• _EXERCISE AIM_:
Locate every line below that contains the word "code" and copy it.

• _DATA FOR PROCESSING_:
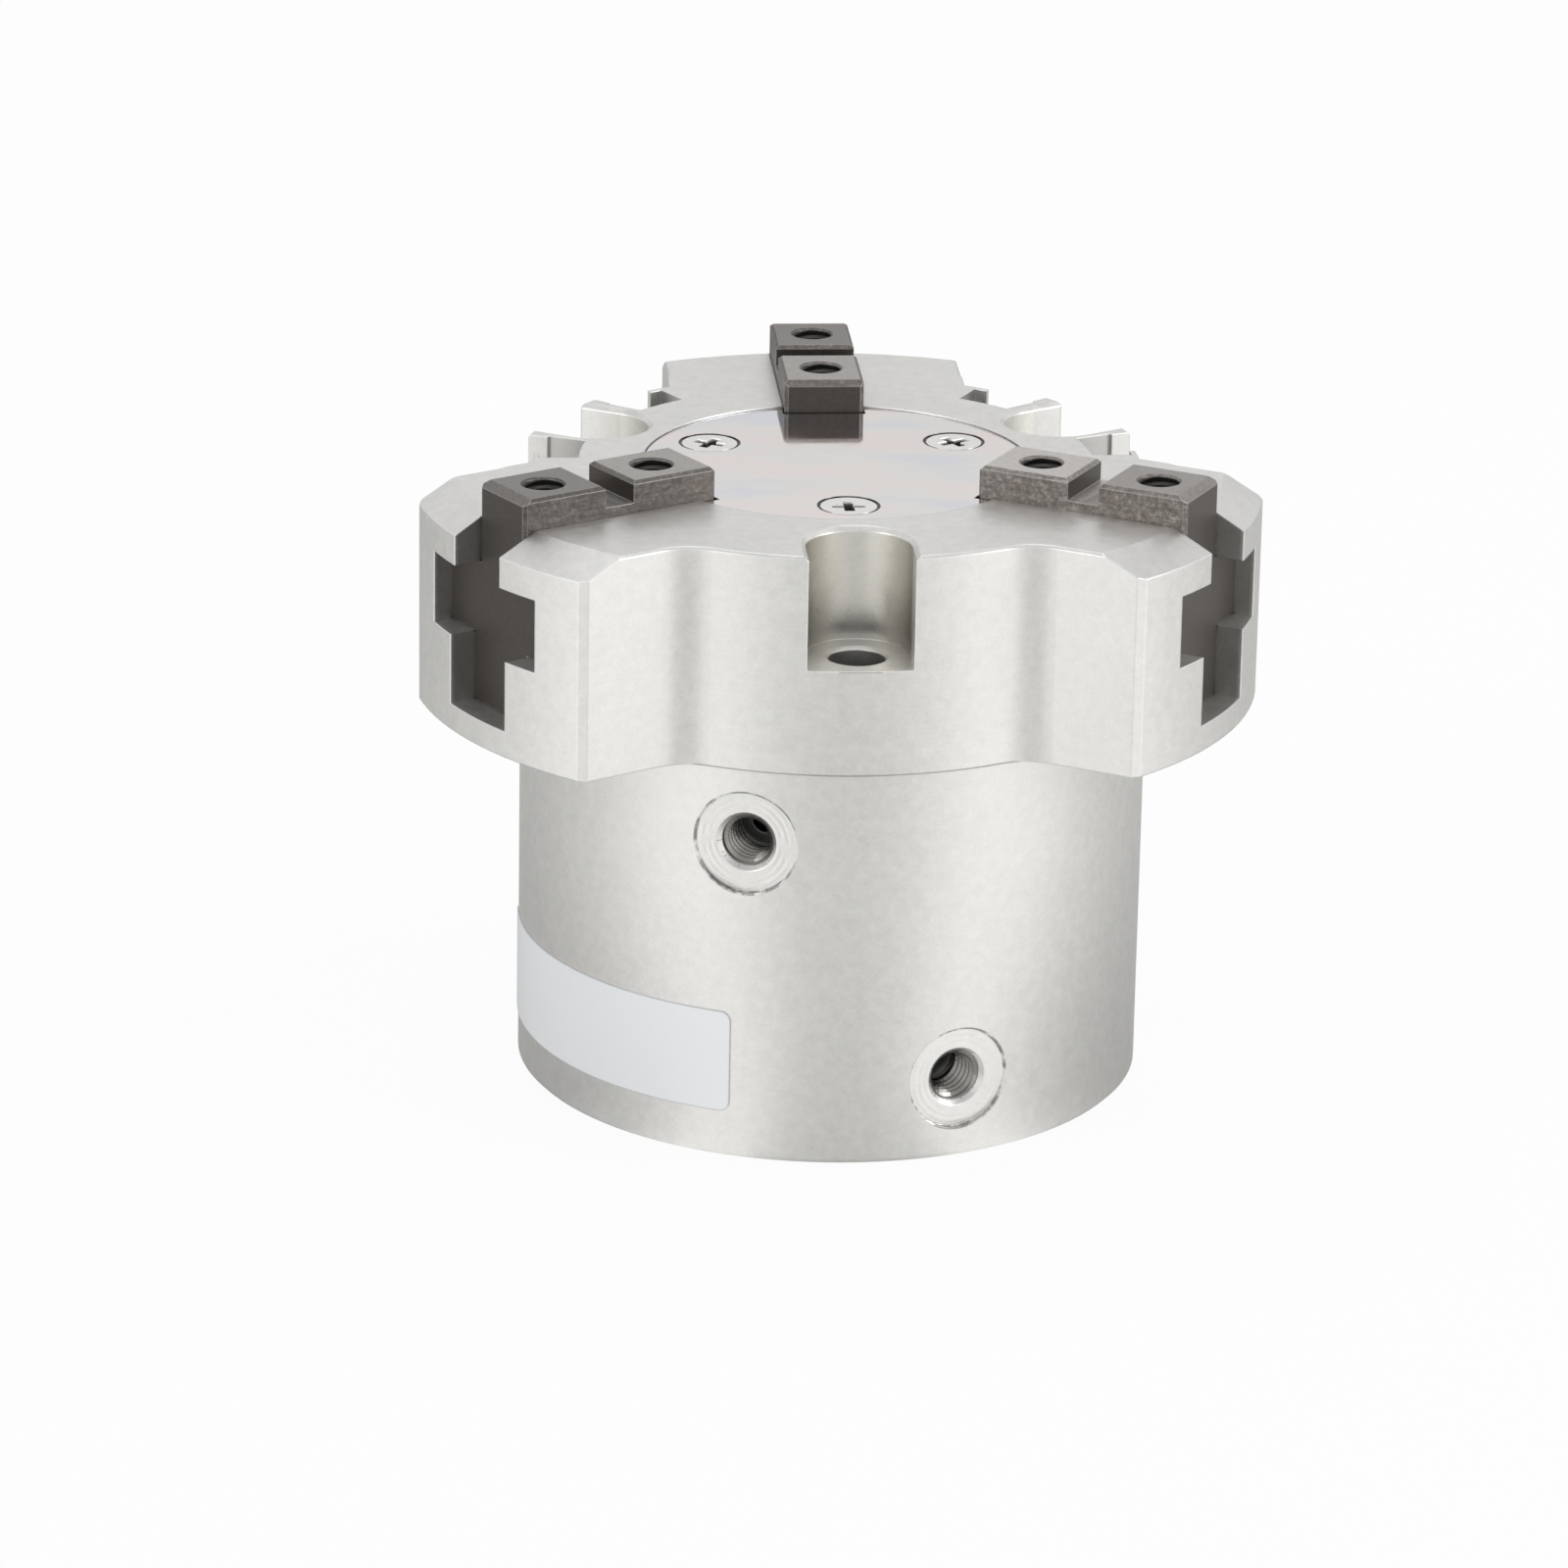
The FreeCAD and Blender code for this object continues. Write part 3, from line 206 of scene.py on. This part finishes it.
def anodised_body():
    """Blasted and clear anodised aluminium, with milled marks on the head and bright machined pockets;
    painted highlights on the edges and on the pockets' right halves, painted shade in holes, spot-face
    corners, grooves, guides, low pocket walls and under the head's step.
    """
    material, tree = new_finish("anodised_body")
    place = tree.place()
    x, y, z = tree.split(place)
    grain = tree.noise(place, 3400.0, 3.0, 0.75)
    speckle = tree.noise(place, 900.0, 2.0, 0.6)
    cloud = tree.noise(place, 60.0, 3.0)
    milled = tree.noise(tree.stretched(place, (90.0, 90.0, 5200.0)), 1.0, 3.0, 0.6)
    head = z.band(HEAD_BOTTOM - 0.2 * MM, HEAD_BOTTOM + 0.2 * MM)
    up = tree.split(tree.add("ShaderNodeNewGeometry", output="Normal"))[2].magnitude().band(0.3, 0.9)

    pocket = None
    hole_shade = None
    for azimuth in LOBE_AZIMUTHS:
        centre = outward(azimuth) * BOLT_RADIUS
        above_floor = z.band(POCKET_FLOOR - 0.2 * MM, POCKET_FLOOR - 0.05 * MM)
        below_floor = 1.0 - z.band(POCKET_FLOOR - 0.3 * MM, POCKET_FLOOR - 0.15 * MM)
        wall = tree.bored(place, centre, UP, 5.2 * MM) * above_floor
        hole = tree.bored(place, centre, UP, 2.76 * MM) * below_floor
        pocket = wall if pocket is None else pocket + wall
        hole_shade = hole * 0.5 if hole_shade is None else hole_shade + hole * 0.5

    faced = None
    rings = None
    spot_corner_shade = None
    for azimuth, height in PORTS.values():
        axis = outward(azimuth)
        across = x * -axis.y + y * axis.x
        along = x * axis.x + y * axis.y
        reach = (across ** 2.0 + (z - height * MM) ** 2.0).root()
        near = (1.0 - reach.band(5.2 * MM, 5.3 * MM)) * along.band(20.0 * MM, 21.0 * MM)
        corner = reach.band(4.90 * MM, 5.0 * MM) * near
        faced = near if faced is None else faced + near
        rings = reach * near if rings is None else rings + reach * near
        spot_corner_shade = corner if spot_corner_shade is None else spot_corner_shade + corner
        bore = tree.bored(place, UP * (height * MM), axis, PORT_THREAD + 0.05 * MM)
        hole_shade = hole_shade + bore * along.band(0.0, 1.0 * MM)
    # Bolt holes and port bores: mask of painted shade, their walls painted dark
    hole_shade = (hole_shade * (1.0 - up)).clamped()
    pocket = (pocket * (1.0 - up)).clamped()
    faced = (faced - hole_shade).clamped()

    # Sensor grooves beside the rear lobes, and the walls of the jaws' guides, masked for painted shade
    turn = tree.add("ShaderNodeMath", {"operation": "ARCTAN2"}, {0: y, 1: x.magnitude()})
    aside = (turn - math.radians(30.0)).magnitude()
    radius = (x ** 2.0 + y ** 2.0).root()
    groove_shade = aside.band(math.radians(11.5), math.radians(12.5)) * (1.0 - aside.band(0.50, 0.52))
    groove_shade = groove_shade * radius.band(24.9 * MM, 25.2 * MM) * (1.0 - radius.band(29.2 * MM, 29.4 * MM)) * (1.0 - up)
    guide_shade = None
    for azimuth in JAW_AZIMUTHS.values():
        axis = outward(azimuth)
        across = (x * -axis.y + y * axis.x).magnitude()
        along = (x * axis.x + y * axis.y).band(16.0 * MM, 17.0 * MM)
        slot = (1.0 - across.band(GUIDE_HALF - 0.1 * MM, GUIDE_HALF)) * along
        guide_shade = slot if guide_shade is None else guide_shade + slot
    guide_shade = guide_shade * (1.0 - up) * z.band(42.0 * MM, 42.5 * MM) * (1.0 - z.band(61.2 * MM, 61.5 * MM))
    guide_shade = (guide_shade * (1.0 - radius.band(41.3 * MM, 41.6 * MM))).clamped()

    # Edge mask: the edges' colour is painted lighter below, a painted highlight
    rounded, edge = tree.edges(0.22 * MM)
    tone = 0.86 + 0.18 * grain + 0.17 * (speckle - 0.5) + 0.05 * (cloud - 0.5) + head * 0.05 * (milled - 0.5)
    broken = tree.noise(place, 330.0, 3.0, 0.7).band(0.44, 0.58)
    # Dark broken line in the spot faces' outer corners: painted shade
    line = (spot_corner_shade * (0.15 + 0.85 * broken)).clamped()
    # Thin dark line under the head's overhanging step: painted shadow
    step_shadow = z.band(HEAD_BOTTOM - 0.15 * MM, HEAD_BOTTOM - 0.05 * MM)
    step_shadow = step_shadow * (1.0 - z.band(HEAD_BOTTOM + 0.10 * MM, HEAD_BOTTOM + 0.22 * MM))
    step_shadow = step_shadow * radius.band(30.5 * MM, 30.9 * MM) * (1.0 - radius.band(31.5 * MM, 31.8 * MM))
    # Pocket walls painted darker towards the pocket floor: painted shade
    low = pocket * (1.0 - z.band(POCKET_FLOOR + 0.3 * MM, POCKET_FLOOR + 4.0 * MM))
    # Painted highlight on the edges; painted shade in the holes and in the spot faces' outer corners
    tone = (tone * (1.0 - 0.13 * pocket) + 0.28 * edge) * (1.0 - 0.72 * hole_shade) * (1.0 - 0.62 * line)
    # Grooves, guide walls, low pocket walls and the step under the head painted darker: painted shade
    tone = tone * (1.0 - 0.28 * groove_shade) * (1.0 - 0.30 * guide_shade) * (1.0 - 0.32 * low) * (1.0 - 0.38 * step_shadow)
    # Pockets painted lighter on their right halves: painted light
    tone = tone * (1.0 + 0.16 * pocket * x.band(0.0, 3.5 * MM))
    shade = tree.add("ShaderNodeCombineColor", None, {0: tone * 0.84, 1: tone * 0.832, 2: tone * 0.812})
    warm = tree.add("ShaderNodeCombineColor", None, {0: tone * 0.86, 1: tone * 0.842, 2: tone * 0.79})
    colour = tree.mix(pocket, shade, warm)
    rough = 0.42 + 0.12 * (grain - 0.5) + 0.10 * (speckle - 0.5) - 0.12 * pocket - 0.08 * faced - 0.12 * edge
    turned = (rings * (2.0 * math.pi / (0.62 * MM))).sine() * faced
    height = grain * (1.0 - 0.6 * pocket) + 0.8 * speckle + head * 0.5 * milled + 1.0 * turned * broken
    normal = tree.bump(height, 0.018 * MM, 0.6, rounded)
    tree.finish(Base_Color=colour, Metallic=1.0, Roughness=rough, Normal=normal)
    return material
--
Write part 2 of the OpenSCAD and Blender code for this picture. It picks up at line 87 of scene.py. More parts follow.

• _ANSWER IN FULL_:
The FreeCAD and Blender code for this object continues. Write part 3, from line 206 of scene.py on. This part finishes it.
Write part 2 of the OpenSCAD and Blender code for this picture. It picks up at line 87 of scene.py. More parts follow.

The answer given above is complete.